Bird experts warned the latest deaths raised concerns about the survival of threatened bird species as the island state braced for a wind farm boom.

“It’s very, very, very scary — wind farms are just bird mincers, eagle killers,” said Craig Webb, who runs a raptor refuge at Kettering, in southern Tasmania. “We have to do something to get on top of this.

“(An injured) wedge-tailed eagle that came down from … Woolnorth (wind farm) was euthanased about five days ago. They put their hands up to killing 32 eagles at Woolnorth to date, but we know it’s much, much higher.”

Woolnorth said the recent eagle deaths had been reported to authorities and the company had a range of “offsets” to compensate for such incidents.

“Protecting Tasmania’s environment, including endangered wildlife, is extremely important to Woolnorth and we work hard to minimise the impact of our operations,” a spokesman said.

“Studies … show there are very few eagle collisions at our wind farms annually, which in no way threaten the bird’s population sustainability.

“Woolnorth is working with state and commonwealth regulators to manage the impacts on eagles.

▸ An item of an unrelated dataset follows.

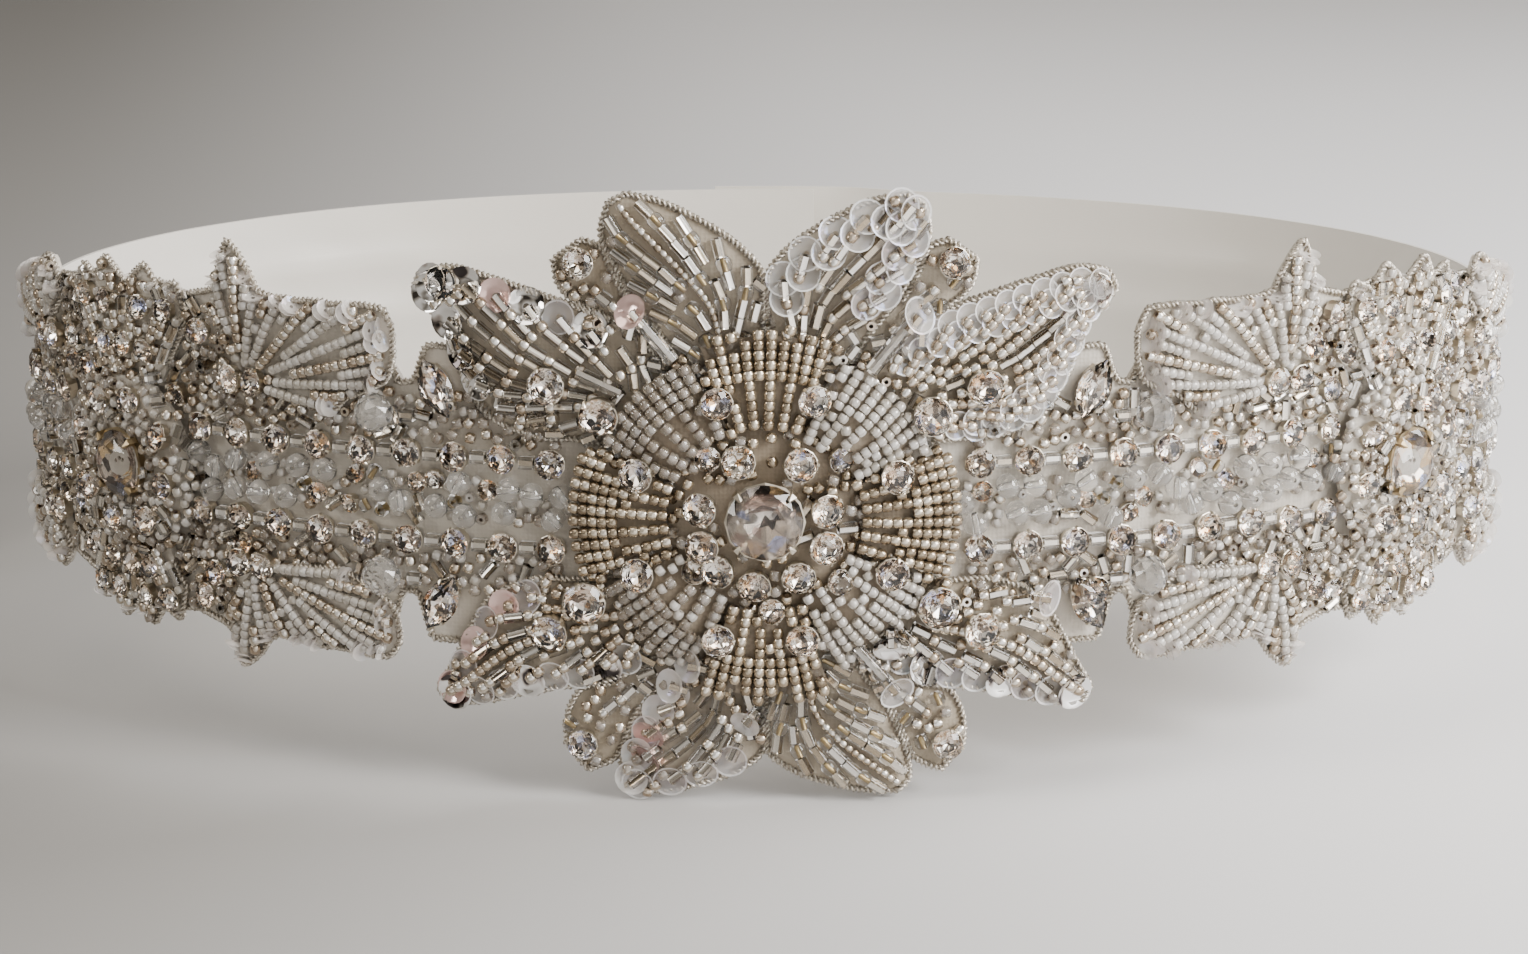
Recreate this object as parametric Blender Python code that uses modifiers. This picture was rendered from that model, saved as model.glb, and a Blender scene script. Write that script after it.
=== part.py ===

We are proactively implementing on-site initiatives to keep eagle collisions to a minimum and also exploring new mitigation technologies as a matter of high priority.”

At least 10 new wind farms are proposed or under construction in Tasmania, bringing at least another 500 turbines to coastal and highland areas, many of which are important for threatened birds, ranging from raptors to the orange-bellied parrot.

BirdLife Tasmania is demanding urgent adoption of “no-go zones” and holistic planning controls to avert an ecological disaster. Vast transmission lines associated with wind farms and other power infrastructure are killing significant numbers of ­eagles through collisions and electrocution.

Powerlines kill about 30 wedge-tail eagles each year, official data indicates. “The real number is way, way higher,” said Mr Webb, who has reached an agreement with TasNetworks to try to address the issue.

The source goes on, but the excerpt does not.